Here’s where common-sense conservatism wins: real job security comes from skills and enterprise, not government handouts or one-size-fits-all mandates. Official labor projections still point to strong growth in healthcare, technical, and skilled-trade occupations, while practical reporting highlights roles — electricians, technicians, sonographers, and other hands-on professions — that remain far less vulnerable to automation. We should be celebrating and expanding career pathways that lead to those productive, high-demand jobs.

So what should Washington and state capitals do? Stop peddling universal basic income fantasies and start backing apprenticeships, fast-track credentialing, tax incentives for employer-led retraining, and deregulation that lets small businesses invest in human capital. If conservative policymakers push policies that reward work, local hiring, and skills training, Americans will outcompete any algorithm — but if we cede the field to Big Tech and bureaucrats, the pain will be longer and deeper.

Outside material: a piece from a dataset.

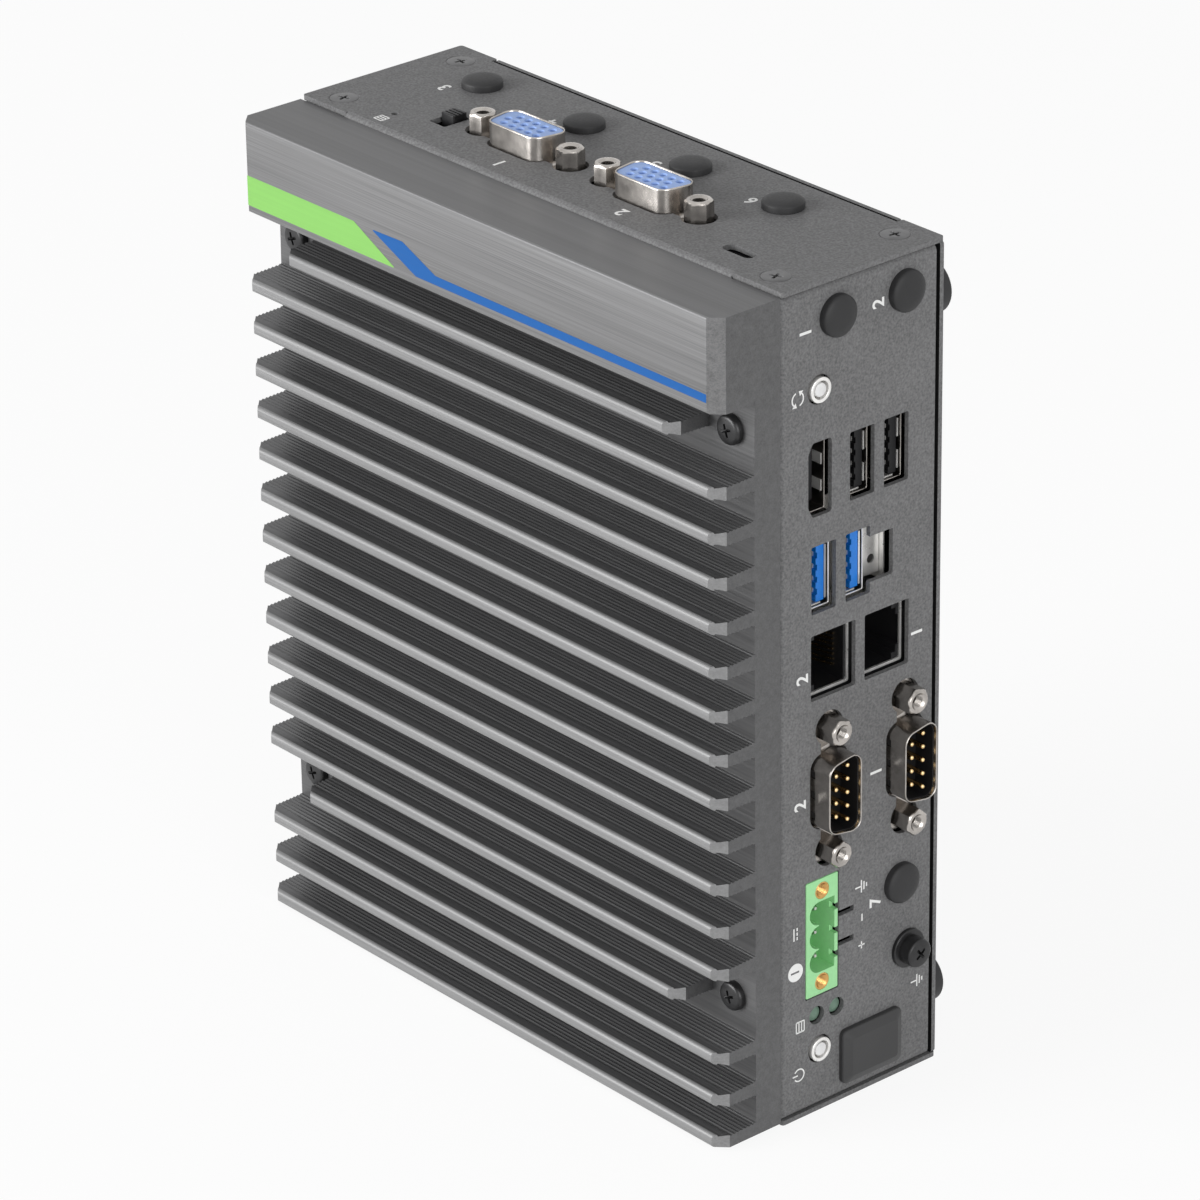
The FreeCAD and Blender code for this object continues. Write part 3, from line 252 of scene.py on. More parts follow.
@dataclass(frozen=True)
class Finish:
    """A finish of this object: a colour, its gloss and the grain that varies them.

    Attributes:
        slot: The record's material slot.
        colour: Linear colour.
        rough: Roughness.
        metal: How metallic it is.
        grain: The kind of texture.
        size: The grain's size in millimetres.
        depth: The grain's depth in millimetres.
        mottle: How far the colour varies, as a share.
        label: Tells it apart from another finish of the same slot.
        shine: Strength of the plain reflection.
        coat: Weight of a clear coat.
        clear: How much light it lets through.
    """

    slot: str
    colour: Size
    rough: float
    metal: float = 0.0
    grain: Grain = Grain.MOULDED
    size: float = 0.3
    depth: float = 0.01
    mottle: float = 0.1
    label: str = ""
    shine: float = 0.5
    coat: float = 0.0
    clear: float = 0.0

    def patterns(self, tree: Tree) -> tuple[Signal, Signal, Signal]:
        """The colour, roughness and height patterns, each around 0.5."""
        fine = (self.size,) * 3
        cloud = tree.noise((14.0, 14.0, 14.0), 3.0)
        if self.grain is Grain.POWDER:
            speck = tree.noise(fine, 3.0)
            return speck * 0.8 + cloud * 0.2, cloud, speck
        if self.grain is Grain.BRUSHED:
            streak = tree.noise((46.0, self.size, self.size), 4.0)
            long_streak = tree.noise((160.0, self.size * 4, self.size * 4), 2.0)
            return streak * 0.6 + long_streak * 0.4, streak, streak
        if self.grain is Grain.PLATED:
            smear = tree.noise((2.6, 2.6, 2.6), 3.0)
            return smear, smear, tree.noise(fine, 1.0)
        if self.grain is Grain.BOARD:
            tracks = tree.wave(1.3, "X") * tree.wave(1.3, "Z")
            return tracks, cloud, tracks
        speck = tree.noise(fine, 2.0)
        return speck * 0.4 + cloud * 0.6, speck, speck

    def material(self) -> bpy.types.Material:
        """The finish's material, made once, under a name that the frame's own materials don't have."""
        name = f"{self.slot}{self.label}_grained"
        if name in bpy.data.materials:
            return bpy.data.materials[name]
        made = bpy.data.materials.new(name)
        tree = Tree(made)
        colour, gloss, height = self.patterns(tree)
        dark = [value * (1 - self.mottle) for value in self.colour]
        light = [min(value * (1 + self.mottle), 1.0) for value in self.colour]
        spread = tree.node("ShaderNodeMapRange", {}, {0: colour, 1: 0.3, 2: 0.7, 3: 0.0, 4: 1.0})
        bump = tree.node("ShaderNodeBump", {}, {"Height": height, "Distance": self.depth * MM, "Strength": 1.0})
        inputs = {
            "Base Color": tree.blend(Signal(tree, spread.outputs[0]), dark, light),
            "Roughness": gloss * (0.5 * self.rough) + 0.75 * self.rough,
            "Normal": Signal(tree, bump.outputs[0]),
            "Metallic": self.metal,
            "Specular IOR Level": self.shine,
            "Coat Weight": self.coat,
            "Coat Roughness": 0.1,
        }
        if self.clear:
            inputs |= {"Transmission Weight": self.clear, "IOR": 1.49}
        for key, value in inputs.items():
            tree.feed(key, value)
        return made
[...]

Finally, the moral angle matters: too many tech executives cheerlead a dystopian future from glass towers while cashing out and cutting the people who built their companies. Patriots, entrepreneurs, and working families won’t accept a future where profits are privatized while costs are socialized. We can harness AI to raise wages, strengthen communities, and restore dignity to work — if we refuse the easy panic and commit to tough, pro-worker conservative solutions that put Americans first.